Thank you for looking into this! Unfortunately the ObjCXXEHInterop is still failing with the latest libobjc2 and libcxxrt master on the Android x86 simulator (haven’t checked other ABIs yet):

Program received signal SIGSEGV, Segmentation fault.
0xf7cad585 in objc_init_cxx_exception (obj=0xf7b1b014) at ../objcxx_eh.cc:207
207		while (*ehcls != cxx_exception_class)
(gdb) bt
#0  0xf7cad585 in objc_init_cxx_exception (obj=0xf7b1b014) at ../objcxx_eh.cc:207
#1  0xf7ca5b32 in __gnustep_objcxx_personality_v0 (version=1, actions=1, exceptionClass=5138137972457228867, exceptionObject=0xf7b4b010, context=0xffffd720) at ../eh_personality.c:494
#2  0xf7dde48a in _Unwind_RaiseException (exc=0xf7b4b010) at /Volumes/Android/buildbot/src/android/gcc/toolchain/build/../gcc/gcc-4.9/libgcc/unwind.inc:113
#3  0xf7ca5384 in objc_exception_throw (object=0xf7b1b014) at ../eh_personality.c:176
#4  0x56555e67 in poke_objcxx () at ../Test/ObjCXXEHInterop.mm:12
#5  0x56555fd5 in main () at ../Test/ObjCXXEHInterop.m:16
(gdb) p ehcls
$1 = <optimized out>
(gdb) p cxxexception
$2 = (void *) 0xf7b4c044

What would be the best way to debug this further?

It looks like the cxx_exception_class value is not 64-bit aligned inside cxxexception, but is split between ehcls - 2 and ehcls - 3:

(gdb) p/x cxx_exception_class
$15 = 0x474e5543432b2b00
(gdb) p/x *(((uint64_t *)cxxexception) - 2)
$16 = 0xf7dcfb30474e5543
                ^^^^^^^^
(gdb) p/x *(((uint64_t *)cxxexception) - 3)
$17 = 0x432b2b0000000001
        ^^^^^^^^

Hmm, that's odd.
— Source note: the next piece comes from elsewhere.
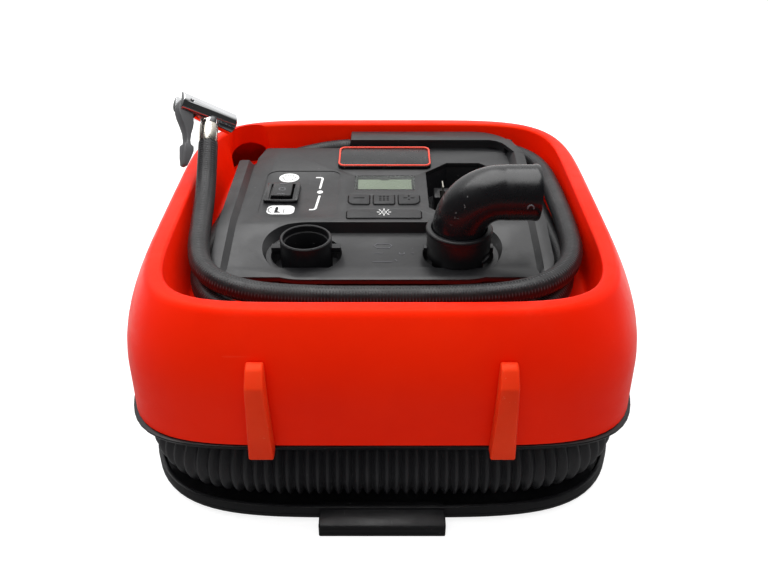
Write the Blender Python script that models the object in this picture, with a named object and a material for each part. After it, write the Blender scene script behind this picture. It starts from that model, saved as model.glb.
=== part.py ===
"""Portable tyre inflator with a digital gauge. Metres, +Z up, standing on its rubber feet.

The body is a rounded square tub. A black base pan and mid frame hold the corrugated air hose
between them, an orange shell forms a tray on top, and the control panel sits in the tray.
Left is -X, the front is -Y. Everything hangs on one empty at the middle of the tub.
"""
import math

import bmesh
import bpy
from mathutils import Matrix, Vector

# Clearances
GAP = 0.0003              # between pieces that seat on each other
RUN_GAP = 0.0004          # round keys, the rocker, the lifting nozzle and shafts
RING_POINTS = 56          # corners of the rounded square outlines

# Heights, stacked from the table up
FOOT_HEIGHT = 0.0020
FLANGE_DEPTH = 0.0057     # underside of the pan to the hose groove's floor
FLANGE_LIP = 0.0045       # the lip stands above the groove's floor
GROOVE_HEIGHT = 0.0517
FRAME_THICK = 0.0042
SHELL_HEIGHT = 0.0815
TRAY_DEPTH = 0.0305
PAN_FLOOR = 0.0030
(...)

It should be strongly aligned. It's easy to fudge it to walk backwards a byte at a time, but I think I'd rather we just fix libcxxrt at this point if this code works with both the shipping FreeBSD version of libcxxrt (which it does) and libcxxrt with your PR (does it?).

Sounds good. I just ran the tests against the libcxxrt PR (libcxxrt/libcxxrt#1) and they pass (except BlockImpTest_optimised, but that’s probably a separate issue as it also failed before).

I also submitted #132 which I think shows the same issues we’re seeing on Android on FreeBSD when running the tests against libcxxrt master.